Scenario 2: Logical DPI is LOWER than Physical DPI (e.g., 250 Logical DPI)
Why This Is a Valid Configuration- The OS calculates its perceived screen size based on the Logical DPI: 1080 pixels / 250 Logical DPI ≈ 4.32 inches.
- Impact: The OS "thinks" it's working with a larger screen (4.32 inches) than the screen's actual physical size (4.0 inches). Therefore, it renders elements as if they should fill a 4.32-inch space, but those elements are then squeezed onto the physically smaller 4.0-inch screen.
- Result: Everything looks SMALLER. Content designed for 4.32 logical inches is compressed onto 4 physical inches, making UI elements and text appear smaller and potentially allowing more items to fit on the screen.
The ability to set the Logical DPI independently from the Physical DPI provides critical flexibility:
- Manufacturer Tuning: Device manufacturers deliberately set the Logical DPI to provide what they believe is the optimal balance of content density (how much fits on screen) and readability (how large elements appear) for their specific device.
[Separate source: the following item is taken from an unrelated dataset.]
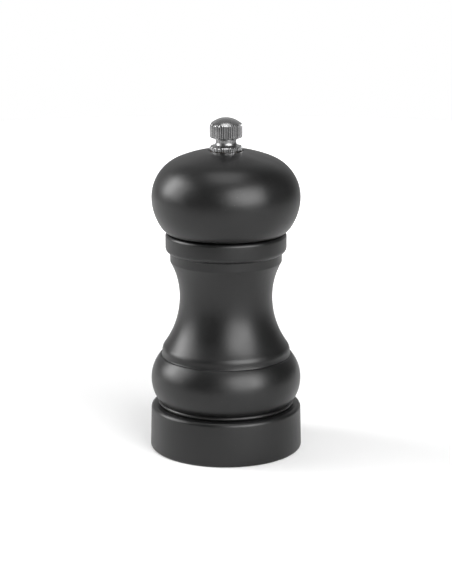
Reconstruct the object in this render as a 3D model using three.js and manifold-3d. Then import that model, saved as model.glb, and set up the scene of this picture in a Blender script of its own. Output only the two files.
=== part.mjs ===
// A table pepper mill: a turned wooden body and head around a steel burr grinder.
// The head turns a square spindle through its drive plate, and the spindle turns the
// rotor inside the stator. The thumb nut on the spindle's threaded end rests on the head,
// so that tightening it draws the rotor up into the stator against the spring.
//
// Millimetres, +Z up, the axis on Z and the origin at the centre of the base's underside.

import * as THREE from 'three';
import { mergeVertices } from 'three/addons/utils/BufferGeometryUtils.js';
import Module from 'manifold-3d';

const wasm = await Module();
wasm.setup();

// ---- Clearances ----
const seatGap = 0.3;          // between two pieces that rest on each other
const runningFit = 0.4;       // between a turning piece and the bore around it
const pilotGap = 0.3;         // between a screw's shank and its hole

// ---- Outside of the body, from the table upwards ----
const baseRadius = 29.3;
const footRound = 2.9;
const bandTaper = 0.35;
const bandHeight = 17.3;
const bandTopRound = 1.7;
const grooveDepth = 3.2;
const grooveHeight = 1.25;
const bulgeInset = 0.45;
const bulgeRound = 14.3;
const bulgeBelowWidest = 8.95;
const bulgeAboveWidest = 9.35;
const ridgeInset = 4.25;
const ridgeStep = 1.6;
const ridgeRoll = 4.2;
const waistRadius = 17.8;
const lowerWaistHeight = 21.3;
const upperWaistHeight = 14;
const neckRadius = 21.4;
const neckHeight = 3.4;
const collarOverhang = 1.75;
const collarUnderRound = 2.1;
const collarTopRound = 1.1;
const collarHeight = 7.6;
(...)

It's a key tool for fine-tuning the user experience.
- User Preference: On many Android devices, users can adjust "Display Size" in settings. When you change this, you are effectively changing the Logical DPI. Selecting a "larger" display size lowers the Logical DPI (making things look larger), and selecting a "smaller" display size increases the Logical DPI (making things look smaller).
The key takeaway for clients: The Logical DPI is the OS's internal "ruler" for how large elements should appear. By adjusting this ruler relative to the screen's fixed physical size, Android controls the visual density of the user interface. This is why content can appear larger or smaller on devices even if their physical screen dimensions are very similar.